▸ GIVEN EXERCISE: Look through the data below. Pick out the lines holding the string "code".

Object modeling scripts

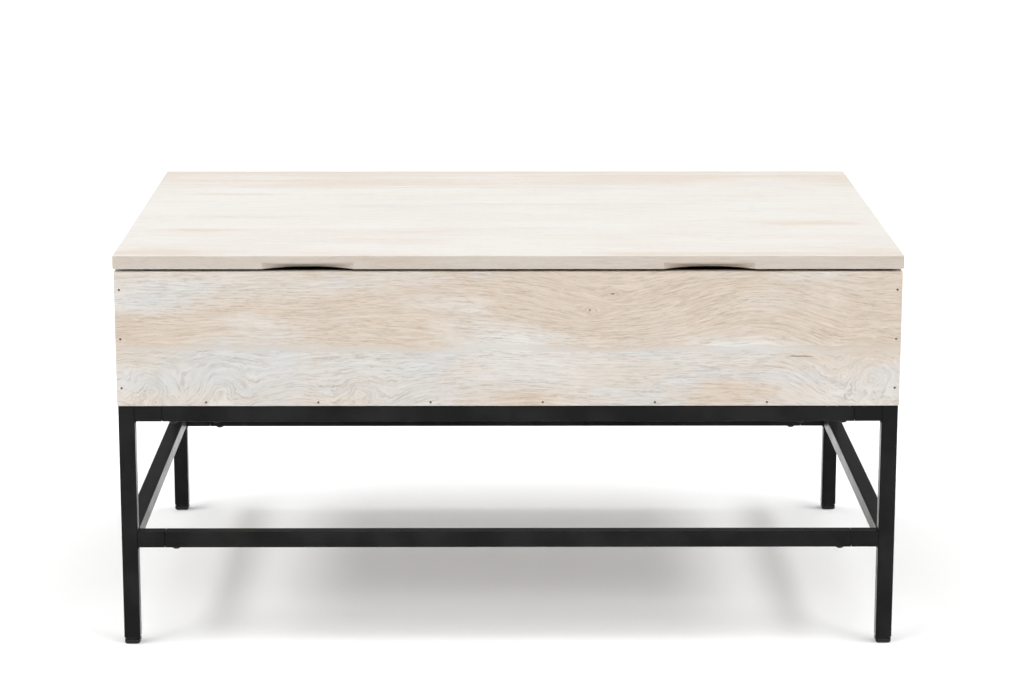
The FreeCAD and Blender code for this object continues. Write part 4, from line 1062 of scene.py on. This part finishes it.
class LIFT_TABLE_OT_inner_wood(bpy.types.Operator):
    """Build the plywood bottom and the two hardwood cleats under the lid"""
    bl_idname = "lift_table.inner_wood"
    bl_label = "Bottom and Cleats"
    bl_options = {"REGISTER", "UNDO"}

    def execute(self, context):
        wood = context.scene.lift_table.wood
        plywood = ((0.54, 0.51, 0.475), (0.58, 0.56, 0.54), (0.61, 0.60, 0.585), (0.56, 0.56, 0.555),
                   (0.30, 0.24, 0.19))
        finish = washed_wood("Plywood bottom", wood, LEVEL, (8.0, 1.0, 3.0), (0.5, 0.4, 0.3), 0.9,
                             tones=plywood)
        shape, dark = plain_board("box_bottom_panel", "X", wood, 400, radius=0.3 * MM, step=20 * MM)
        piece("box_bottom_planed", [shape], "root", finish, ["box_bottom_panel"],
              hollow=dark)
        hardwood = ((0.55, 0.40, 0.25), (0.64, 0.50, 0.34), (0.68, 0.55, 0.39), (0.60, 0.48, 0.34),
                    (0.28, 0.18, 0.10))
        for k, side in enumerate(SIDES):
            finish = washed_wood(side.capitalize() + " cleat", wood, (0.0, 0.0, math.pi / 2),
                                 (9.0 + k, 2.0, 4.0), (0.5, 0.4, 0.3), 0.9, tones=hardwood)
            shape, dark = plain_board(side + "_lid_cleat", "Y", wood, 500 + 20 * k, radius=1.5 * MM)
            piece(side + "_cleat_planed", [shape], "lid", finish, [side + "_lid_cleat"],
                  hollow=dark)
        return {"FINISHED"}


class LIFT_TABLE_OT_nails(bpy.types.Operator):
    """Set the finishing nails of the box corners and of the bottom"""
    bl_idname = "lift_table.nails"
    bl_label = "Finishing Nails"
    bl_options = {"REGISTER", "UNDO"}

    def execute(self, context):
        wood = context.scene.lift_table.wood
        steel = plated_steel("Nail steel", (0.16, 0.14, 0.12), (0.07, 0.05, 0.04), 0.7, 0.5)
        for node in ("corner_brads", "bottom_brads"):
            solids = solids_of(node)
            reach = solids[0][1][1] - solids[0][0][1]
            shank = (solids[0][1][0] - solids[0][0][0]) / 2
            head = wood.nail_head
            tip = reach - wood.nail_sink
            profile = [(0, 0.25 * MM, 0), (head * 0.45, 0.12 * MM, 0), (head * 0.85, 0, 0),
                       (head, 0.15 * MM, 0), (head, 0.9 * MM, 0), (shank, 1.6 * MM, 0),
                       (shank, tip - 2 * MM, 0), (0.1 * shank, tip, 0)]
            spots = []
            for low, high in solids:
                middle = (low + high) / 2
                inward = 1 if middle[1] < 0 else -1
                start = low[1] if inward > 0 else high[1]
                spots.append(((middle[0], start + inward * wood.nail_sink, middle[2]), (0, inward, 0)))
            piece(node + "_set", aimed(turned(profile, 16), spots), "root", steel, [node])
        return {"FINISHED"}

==

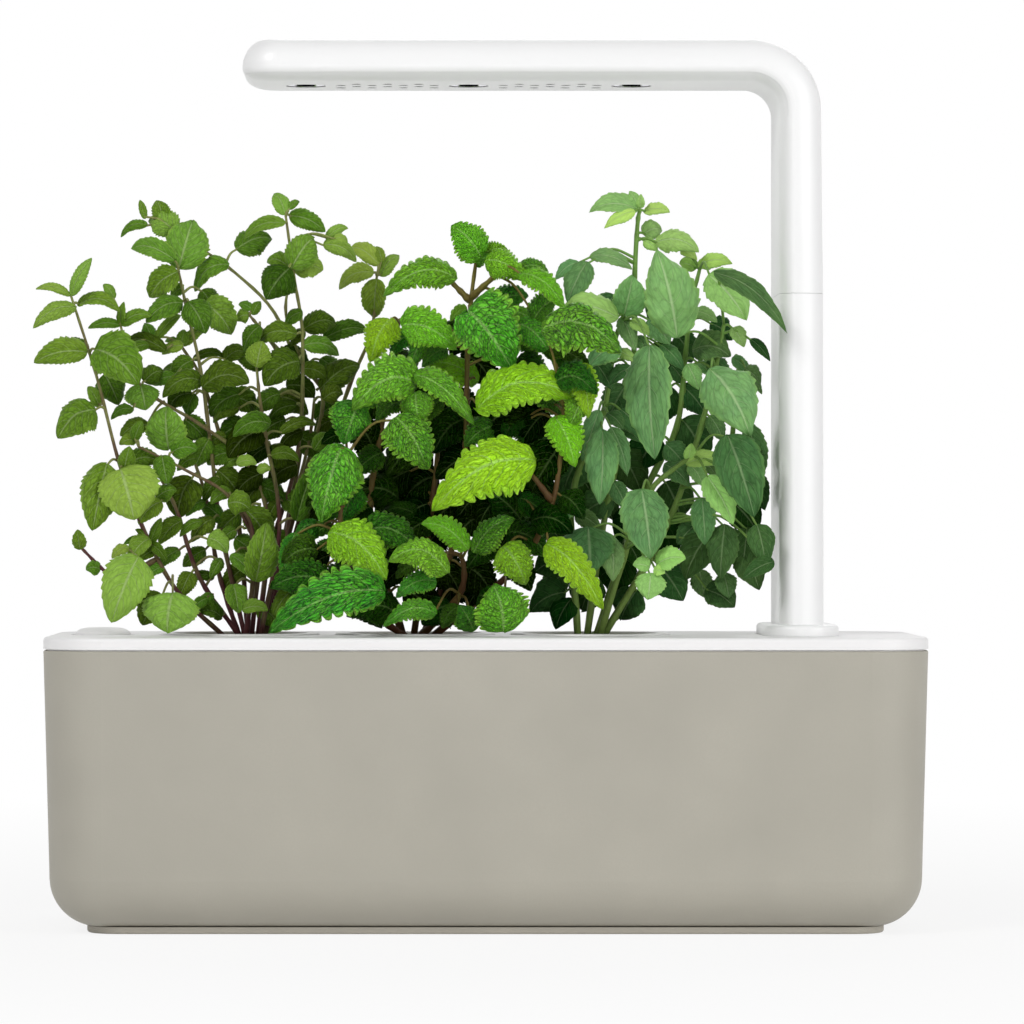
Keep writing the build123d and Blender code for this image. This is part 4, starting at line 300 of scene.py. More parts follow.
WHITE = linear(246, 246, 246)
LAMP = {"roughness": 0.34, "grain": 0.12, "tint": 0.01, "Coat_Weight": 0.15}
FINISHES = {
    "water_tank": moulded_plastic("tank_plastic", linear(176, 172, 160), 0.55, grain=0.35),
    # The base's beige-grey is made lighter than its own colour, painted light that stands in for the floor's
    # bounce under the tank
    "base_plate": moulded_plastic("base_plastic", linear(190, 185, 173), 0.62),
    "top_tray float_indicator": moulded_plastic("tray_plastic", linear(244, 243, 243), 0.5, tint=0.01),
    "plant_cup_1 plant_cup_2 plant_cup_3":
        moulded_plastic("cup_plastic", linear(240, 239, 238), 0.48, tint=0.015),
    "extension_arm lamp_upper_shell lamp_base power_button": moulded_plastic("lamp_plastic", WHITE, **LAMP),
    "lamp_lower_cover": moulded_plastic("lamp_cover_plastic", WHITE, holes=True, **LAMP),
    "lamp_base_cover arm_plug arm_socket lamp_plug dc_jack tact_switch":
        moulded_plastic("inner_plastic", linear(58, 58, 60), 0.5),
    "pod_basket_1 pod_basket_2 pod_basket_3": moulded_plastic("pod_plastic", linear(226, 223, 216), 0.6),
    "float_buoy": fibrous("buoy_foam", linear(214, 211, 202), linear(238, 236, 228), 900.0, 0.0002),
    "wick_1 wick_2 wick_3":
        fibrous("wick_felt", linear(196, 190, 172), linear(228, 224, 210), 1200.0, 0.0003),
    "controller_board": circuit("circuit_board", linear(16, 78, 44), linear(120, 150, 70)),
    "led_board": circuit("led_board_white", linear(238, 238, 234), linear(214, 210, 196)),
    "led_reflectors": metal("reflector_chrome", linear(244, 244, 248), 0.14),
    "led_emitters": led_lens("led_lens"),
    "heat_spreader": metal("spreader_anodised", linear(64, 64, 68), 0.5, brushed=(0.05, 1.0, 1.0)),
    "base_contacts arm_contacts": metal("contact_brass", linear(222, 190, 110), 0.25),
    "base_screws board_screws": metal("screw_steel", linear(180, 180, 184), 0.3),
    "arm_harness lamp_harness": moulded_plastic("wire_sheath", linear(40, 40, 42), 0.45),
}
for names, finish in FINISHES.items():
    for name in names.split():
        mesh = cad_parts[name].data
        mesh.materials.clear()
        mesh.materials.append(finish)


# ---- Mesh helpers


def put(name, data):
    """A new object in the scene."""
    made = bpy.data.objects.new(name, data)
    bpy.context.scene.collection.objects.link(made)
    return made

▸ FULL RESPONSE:
The FreeCAD and Blender code for this object continues. Write part 4, from line 1062 of scene.py on. This part finishes it.
Keep writing the build123d and Blender code for this image. This is part 4, starting at line 300 of scene.py. More parts follow.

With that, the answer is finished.